Ahrens used his text, Luke 18:1-8, to illustrate the “social justice” gospel, turning Jesus’ words inside out and backwards to make his point.

To paraphrase the parable, a persistent widow seeks justice from an unjust judge, who finally gives in and grants her request just to shut her up.

Jesus tells us what the parable means in the opening verse, 18:1, “And he spake a parable unto them to this end, that men ought always to pray and not to faint.”

Then Jesus sums up his point again in the closing verses, 18-7-8, “Shall not God avenge his own elect, which cry day and night unto him, though he bear long with them? I tell you he will avenge them speedily. Nevertheless, when the Son of man cometh, shall he find faith on the earth?”

So the point of the parable is persistent faith, like the widow used on the unjust judge until he finally gave in. Then Jesus turns from the unjust judge to God the Father, and says God will not only hear the cries for justice from his own, “I tell you he will avenge them speedily.”

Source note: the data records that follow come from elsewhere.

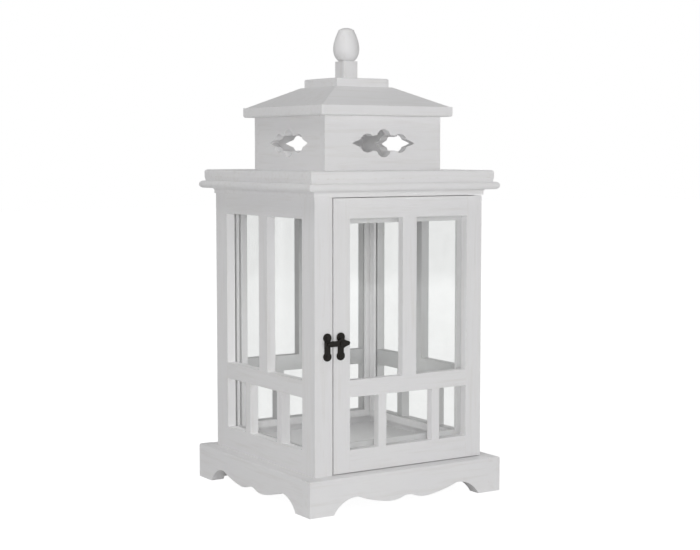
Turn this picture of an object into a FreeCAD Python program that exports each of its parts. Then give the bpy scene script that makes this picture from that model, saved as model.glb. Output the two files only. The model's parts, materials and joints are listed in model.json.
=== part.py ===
"""White painted wooden candle lantern: a glazed square body with a hinged front door,
standing on a scalloped bracket-foot skirt, under a moulded cornice, a pierced cupola,
a hipped roof and a finial.

Frame: origin at the centre of the footprint on the standing surface, +Z up, millimetres.
The door faces -Y.  A side is named front (-Y), back (+Y), left (-X) or right (+X).
On a side, u runs along it (+X or +Y), d is the distance outwards from the lantern's axis.
"""
import FreeCAD
import Part
import math
import os

V = FreeCAD.Vector
length_tolerance = 1e-6

# ---------------------------------------------------------------- driving dimensions
# body
body_width = 192.0            # outside of the four glazed sides
frame_thickness = 9.0         # left, right and back frames
frame_stile_width = 22.5      # stile as seen from outside, corner included
back_stile_width = 19.0       # both stiles of the back frame
mullion_width = 16.0          # single upright of an upper light
bar_width = 9.0               # two uprights of a lower light
bar_spacing = 62.0            # centre to centre of the two lower uprights

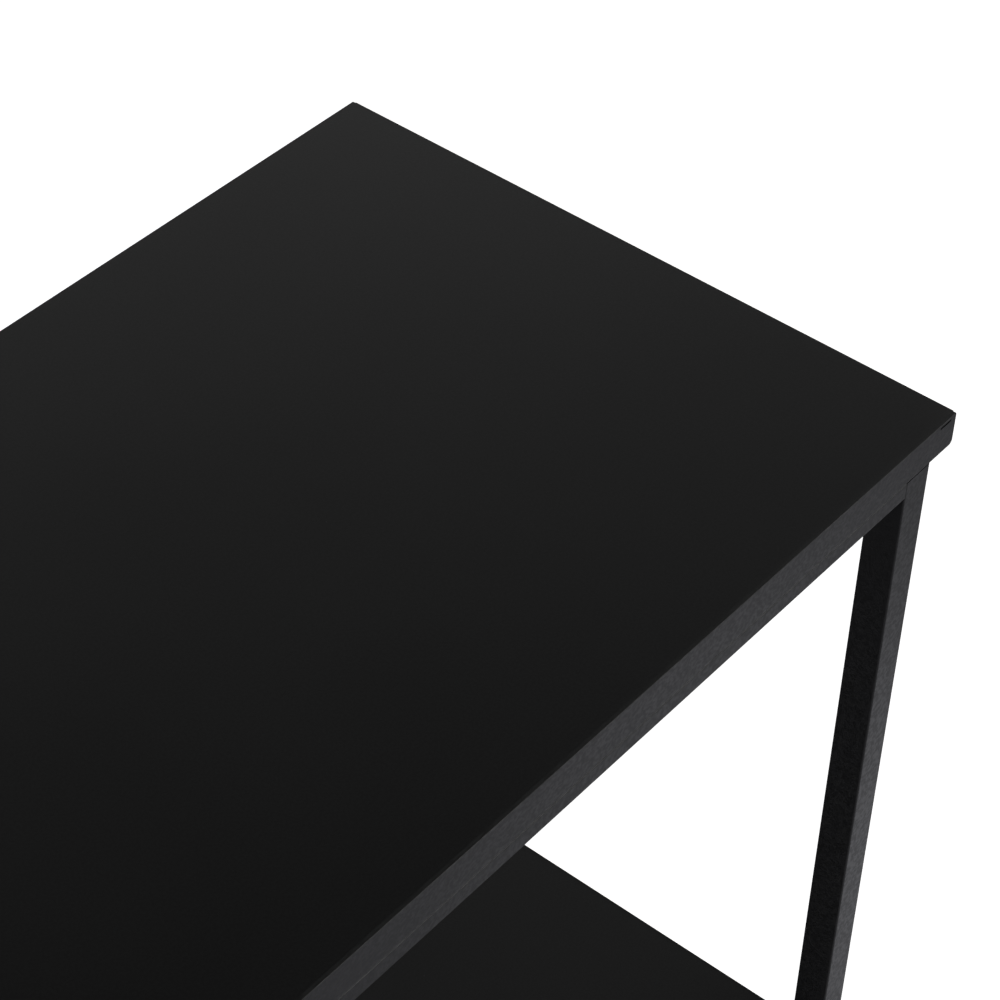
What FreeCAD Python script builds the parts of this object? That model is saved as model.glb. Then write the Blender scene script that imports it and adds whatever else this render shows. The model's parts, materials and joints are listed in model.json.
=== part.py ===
"""Folding side table with a flip-up top and shelf on a frame that folds flat.

Axes: +X along the table, +Y towards the back, +Z up, in millimetres. The origin is on
the floor, in the middle of the whole table, hinge barrels included.

A rear frame carries two hinged boards. A front frame is joined to it at each end by an
upper and a lower two-part stay. The stays are straight when the table is open. Their
middle pivots swing inwards to bring the front frame back beside the rear frame.
"""
import FreeCAD, Part
import os
import re
import Sketcher

OUTPUT_FOLDER = "parts"
SHEET_NAME = "Dimensions"
SIDES = {"left": -1, "right": 1}
LEVELS = ("upper", "lower")

# Driving dimensions. Each one is a cell of the spreadsheet.
DIMENSIONS = {
    "table_length": 600,
    "table_depth": 390,
    "table_height": 580,
    "board_thickness": 20,
    "band_thickness": 2,
    "arris_radius": 0.5,
    "band_top_corner": 1.3,
    "band_low_corner": 3,
    "shelf_thickness": 18,
    "shelf_drop": 448.5,
    "shelf_end_gap": 1.5,
    "board_gap": 0.4,
    "glue_slit_length": 9,
    "glue_slit_height": 1.2,
    "glue_slit_end": 4.7,
    "glue_slit_drop": 2.2,
    "end_overhang": 19,
    "leg_width": 20,
    "leg_wall": 1.2,
    "leg_corner": 1,
    "rail_height": 10,
    "rail_wall": 1,
    "rail_corner": 0.8,
    "foot_height": 4,
    "foot_insert": 12,
    "foot_bevel": 0.8,
    "plug_height": 8,
    "plug_recess": 0.5,
    "plug_clearance": 0.1,
    "strip_width": 14,
    "strip_thickness": 2.5,
    "strip_gap": 0.3,
    "strip_reach": 15,
    "stop_lip": 2.5,
    "stop_offset": 4,
    "pivot_inset": 30,
    "pivot_gap": 12,
    "rivet_radius": 2.5,
    "rivet_clearance": 0.06,
    "rivet_head_radius": 4.5,
    "rivet_head": 1.2,
    "rivet_bevel": 0.6,
    "rivet_space": 1.5,
    "hinge_centre": 190,
    "hinge_width": 50,
    "knuckle_width": 16,
    "knuckle_radius": 3,
    "knuckle_gap": 0.4,
    "hinge_pin_radius": 1.5,
    "pin_clearance": 0.05,
    "leaf_thickness": 1.6,
    "leaf_height": 16,
    "screw_spread": 17,
    "screw_rise": 10,
    "rivet_drop": 6.6,
    "screw_radius": 1.6,
    "screw_length": 16,
    "screw_head_radius": 2.7,
    "screw_head": 1,
    "blind_rivet_length": 6,
    "hole_clearance": 0.05,
}

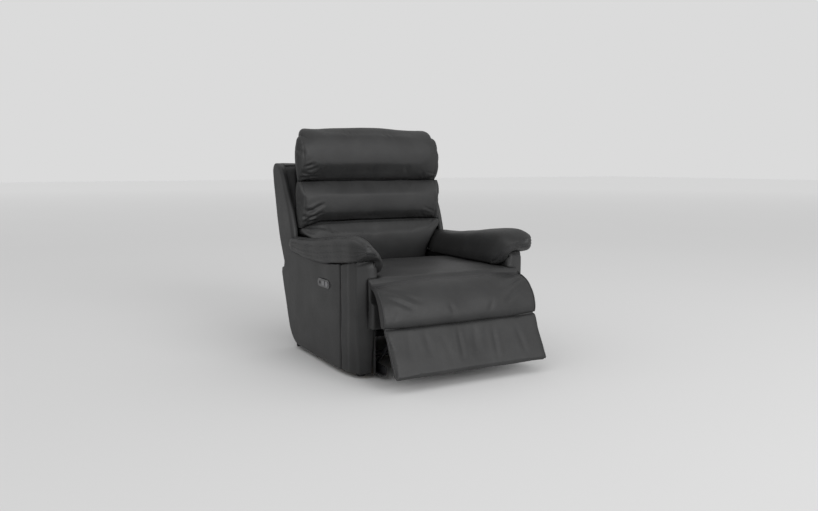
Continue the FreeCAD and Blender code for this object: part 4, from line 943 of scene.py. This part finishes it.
def pad_tables(side):
    """The arm pad's runs, each a table of (y, value): heights of the top, of the outer and inner
    lower edges and of the inner slope's drop, and how far in and out the pad reaches."""
    low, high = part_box("arm_pad_" + side)
    front, rear, foot = low.y, high.y, low.z
    inner, outer = sorted((abs(low.x), abs(high.x)))

    def rows(values, start, sign=1):
        """Rows of (share of the length, millimetres from start) as rows of (y, value)."""
        return [(front + (rear - front) * share, start + sign * height * MM) for share, height in values]

    heights = {
        "top": rows([(0, 116), (0.012, 132), (0.045, 149), (0.125, 160), (0.27, 152), (0.5, 127),
                     (0.70, 112), (0.84, 107), (0.95, 103), (1, 94)], foot),
        "outer_low": rows([(0, 98), (0.015, 84), (0.045, 68), (0.08, 60), (0.12, 53), (0.19, 45),
                           (0.4, 23), (0.5, 18), (0.62, 20), (0.8, 31), (0.895, 37), (1, 43)], foot),
        "inner_low": rows([(0, 100), (0.02, 84), (0.04, 64), (0.075, 34), (0.11, 10), (0.15, 0), (0.25, 0),
                           (0.8, 0), (0.9, 16), (1, 40)], foot),
        "slump": rows([(0, 2), (0.05, 38), (0.10, 34), (0.2, 22), (0.4, 16), (0.8, 12), (1, 4)], 0),
    }
    reach = {
        "inner": rows([(0, 84), (0.012, 64), (0.035, 36), (0.055, 16), (0.09, 3), (0.16, -5), (0.3, -4),
                       (0.7, 0), (0.8, 12), (0.88, 30), (1, 44)], inner),
        "outer": rows([(0, 44), (0.012, 30), (0.035, 14), (0.07, 4), (0.12, 0), (0.3, 0), (0.8, 0),
                       (0.87, 5), (0.92, 16), (0.96, 34), (1, 62)], outer, -1),
    }
    return front, rear, {**heights, **reach}


def arm_pad(side):
    """Long pillow over the arm: it leans in over the seat and curls down at the front."""
    sign = SIDES[side]
    front, rear, tables = pad_tables(side)
    lines = {name: smooth_run(sorted(rows), 300) for name, rows in tables.items()}
    at = lambda name, y: float(np.interp(y, lines[name][:, 0], lines[name][:, 1]))
    shares = np.concatenate([[0, 0.002, 0.006, 0.012], np.linspace(0.02, 0.99, 100), [0.996, 1]])
    rings, sections = [], []
    for y in front + (rear - front) * shares:
        section = pad_section(**{name: at(name, y) for name in lines})
        sections.append([(sign * x, y, z) for x, z in section])
        rings.append([(sign * x, y, z) for x, z in smooth_run(section, 80, closed=True)])
    pad = shell("arm_pillow_" + side, rings)
    remesh(pad, 4.5 * MM, 5)
    surface = surface_of(pad)
    for number, (corner, share) in enumerate(((9, 0.4), (11, 0.1), (12, 0.0), (12, 0.75))):
        line = [np.array(section[corner]) * (1 - share) + np.array(section[corner + 1]) * share
                for section in sections[-10:2:-1]]
        line += [curl_point(sections[3 + step], step / 15, number) for step in range(2, 15)]
        path = np.array([surface.find_nearest(Vector(place))[0] for place in smooth_run(line, 260)])
        draw_in(pad, path, 2.8 * MM, 3.4 * MM)
        row = stitches("pad_stitches_%s_%d" % (side, number), pad, path + np.array([0, 0, 3 * MM]))
        ride_thread(row)
    bar_tack(pad, side, surface)
    soften(pad, 3 * MM, 0.1, 9)
    finish_soft(pad, "base", "arm_pad_" + side, fill=0.7)


def curl_point(section, share, number):
    """Where a stitch line runs down the inner side of the pad's nose towards its low tip."""
    place = (4.3 - 0.8 * number) * (1 - share) + 0.7 * share
    first, second = np.array(section[int(place):int(place) + 2])
    return first * (int(place) + 1 - place) + second * (place - int(place))


def bar_tack(pad, side, surface):
    """Three short bars of close stitching on the pad's outer side."""
    sign = SIDES[side]
    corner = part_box("arm_pad_" + side)[0]
    start = corner.y + 215 * MM
    for number in range(3):
        z = corner.z + 96 * MM + 9 * MM * number
        places = [(sign * 0.6, y, z) for y in np.linspace(start, start + 40 * MM, 30)]
        path = np.array(cast(surface, places, (-sign, 0, 0)))
        row = stitches("bar_tack_%s_%d" % (side, number), pad, path, pitch=3 * MM, length=2.8 * MM,
                       thick=1.5 * MM)
        ride_thread(row)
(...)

The parable concludes with Jesus asking that when he, the Son of man, comes to the earth, will he find this kind of persistent faith on the earth? Or will he find the “social justice” gospel?

Ahrens answered “no” to Jesus’ question and “yes” to my imagined latter question, turning the persistent widow into “an organizer,” a forerunner, we must presume, of the young college graduate who came to the south side of Chicago to work as a “community organizer” and launch his career in liberal-left politics.

In furtherance of the “social justice gospel” in his church and city, Ahrens said he has “organized, mobilized and agitated” in Columbus, Ohio.

And just in case anybody didn’t get how radical his gospel is, Ahrens made it clear by adding he is “sick and tired of the religious right” and that part of the church in America.

Ahrens said Columbus “has the highest poverty rate in Ohio” and that his church ministers to “the least, the lost and the last” in his city.

But then he as much as admitted that government “social justice” programs have not helped lower the poverty rate in his city, saying political leaders have “wasted the tens of millions we have trusted to their care.”

So what is the solution to replace these failed government programs, such as welfare, that have resulted in more poverty, not less? More “tens of millions” must be demanded of these “unjust judges” he said. “Give them a black eye until justice is done.”

He then misinterpreted another act of Jesus, saying he “liberated the poor by turning over the tables of the money changers in the temple.” Wow, welfare in the Bible!?

And I thought that Jesus was chasing the thieves out of his father’s house of worship.

Ahrens urged “political action” in the churches, warning, “some of your congregants will not like this.” No kidding.

And in case anybody missed the “gospel according to Barack,” Ahrens called for churches to be “holy and special agents for this change.”

So instead of doing as Jesus said, calling on God for justice, who he promised will “avenge his own elect… I tell you he will avenge them speedily,” the gospel according to Ahrens, Obama, Coffin, Wright & Pfleger says to demand justice from the unjust judges.

Now there’s some real change. But I sure don’t want to believe in this “other gospel.”